赤い数字が、床から天井まで、蓮を取り囲むように積み上がっていく。息ができない。数字の羅列が、物理的な質量を持って蓮の肺を圧迫する。
これは情報ではない。「溺死」だ。4兆という数字の海に、たった一人の人間が沈められていく。
「概算で、4兆2000億円。……支払いは可能ですか?」
聖母が、心配そうに覗き込んでくる。皮肉ではない。プログラムされた純粋な確認だ。それが余計に恐ろしい。
「は……はは……」
蓮の口から、乾いた泡のような笑いが漏れた。
払えるわけがない。個人が背負える重さではない。これが、海が言っていた「重力」の正体か。俺は、都市一つ分の重さを、この細い首一つで支えようとしていたのか。
「支払い能力なしと判断します」
聖母は、残念そうに、しかし即座に処理を進めた。
「よって、あなたの市民権、保有資産、社会的信用スコア、および将来における全ての権利を没収し、充当します」
ピロン、という軽い電子音。
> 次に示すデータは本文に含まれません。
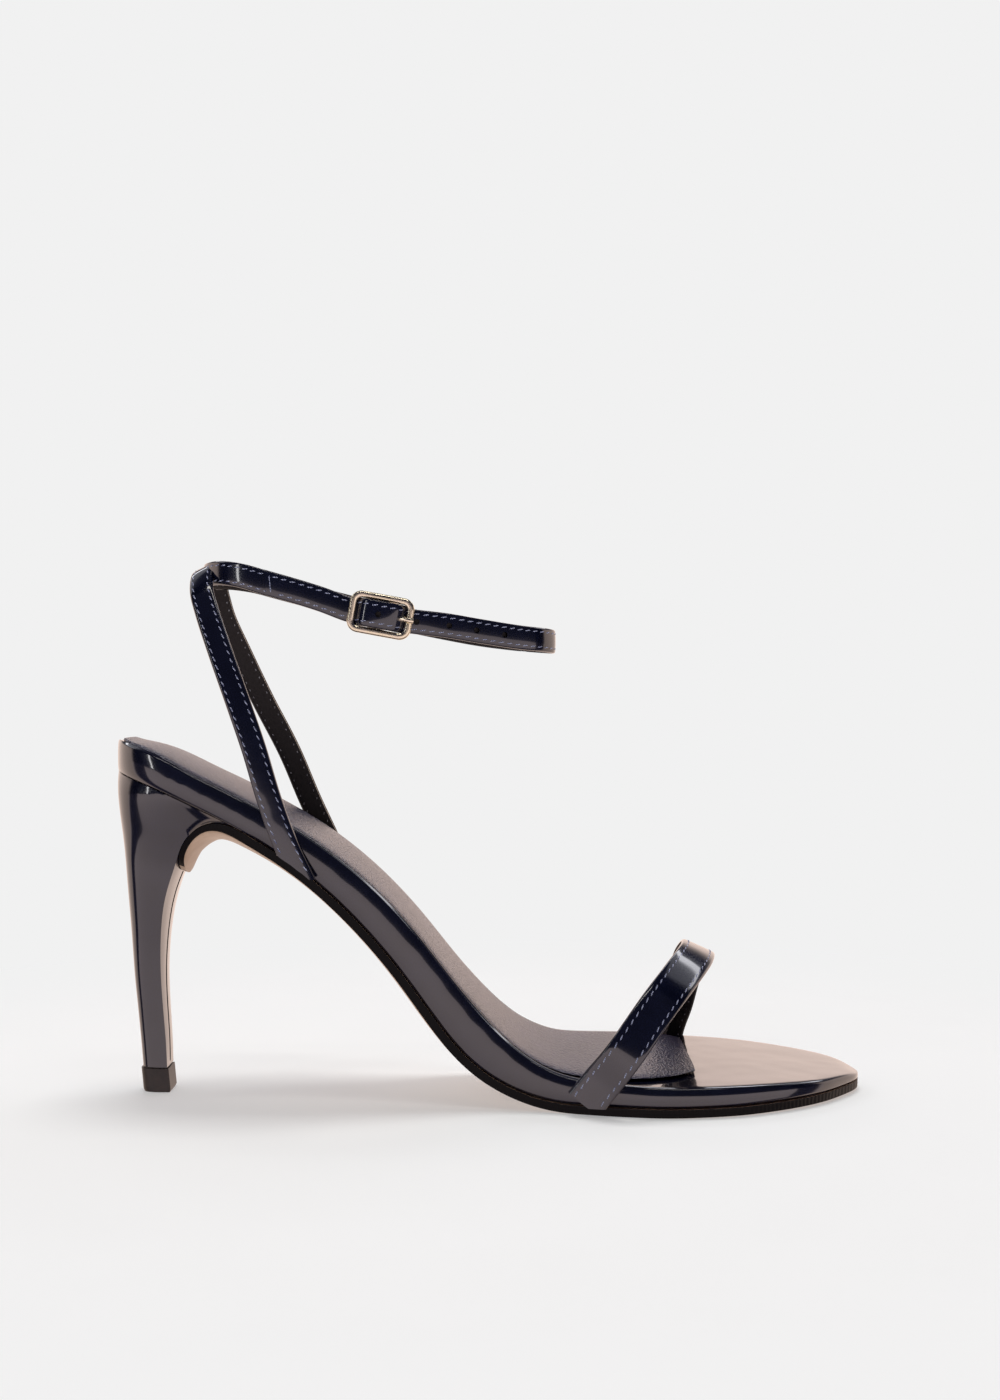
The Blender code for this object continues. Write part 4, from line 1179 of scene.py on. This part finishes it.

蓮の視界に残っていた「エリート階級」のID表示が、ガラスのように砕け散った。
銀行口座が凍結され、マンションの所有権が移転し、年金記録が抹消される。相葉 蓮という人間が30年かけて積み上げてきた「価値」が、瞬く間にゼロ――いや、マイナスへと転落していく。
「手続き完了。あなたはこれより『非市民』となります」
聖母が立ち上がり、蓮の元へ歩み寄った。その手には、先端が赤熱した無骨な工具が握られている。高度に文明化されたこの部屋で、そこだけが中世の拷問器具のように野蛮だった。
「手首を出して」
「な、なにを……」
「古いIDチップを焼却処分します。……少し、熱いですよ?」
彼女は微笑んだまま、蓮の腕を掴み、赤熱した金属を押し付けた。
ジュウウウッ!!
「ぎ、ギャアアアアッ!!!」
肉が焼ける音。脂の臭い。レーザーによるクリーンな処置ではない。物理的な熱で、皮下のチップごと皮膚を焼き潰す、原始的な烙印。
「暴れないで。……これが『自由』の痛みですよ」
聖母は、慈愛に満ちた声で諭した。
「あなたは望んだのでしょう? 誰にも守られず、自分の足で立ち、自分の行いに責任を持つことを。おめでとうございます。あなたの願いは叶えられました」
蓮は、白目を剥いて痙攣した。赤黒く爛れた手首。そこにはもう、ハルシオンの加護はない。ただの、無防備で、傷ついた肉体があるだけだ。
(……海)
激痛の中で、蓮の脳裏に親友の顔が浮かんだ。だが、そこに浮かんだ感情は、後悔や謝罪ではなかった。
あいつは、知っていたのか。この重さを。この痛みを。この理不尽な地獄を。知っていて、俺にあの『OS』を渡したのか?
(……嵌めやがったな)
蓮の歯が、ギリリと音を立てた。
あいつは、俺がこうなることを見越して、笑って見ていたんじゃないか? 「自由」なんて甘い言葉で俺を唆し、自分の代わりにこの重力を背負わせるために。俺は、あいつの実験台にされただけなんじゃないか?
「……連れて行って」
聖母の指示で、警備ドローンが蓮を取り囲む。行き先は、第9矯正施設。蓮は、立ち上がろうとして、足がもつれた。
重い。世界が、呪いのように重い。
引きずられるようにして部屋を出る蓮の前を、一台の清掃ロボットが横切った。ロボットは蓮の足にぶつかると、無機質な音声を発した。
『障害物を検知。……種別:粗大ゴミ。撤去してください』
「……あ?」
ゴミ。
かつてハイブ・タワーの頂点にいた俺が。150点の世界を目指した王が。ゴミ?
「ふ、ふざけるな……! 俺は……俺は……!」
蓮は叫ぼうとした。
だが、その声は防音壁に吸われ、誰の耳にも届かない。聖母だけが、ドアの向こうで優しく微笑んで手を振っていた。まるで、出来の悪い子供を施設に捨てる母親のように。
廊下に、蓮の絶叫とも嗚咽ともつかない声が響く。
それはもう、人間の言葉ではなかった。裏切られた(と思い込んだ)男の、どす黒い怨嗟の塊だった。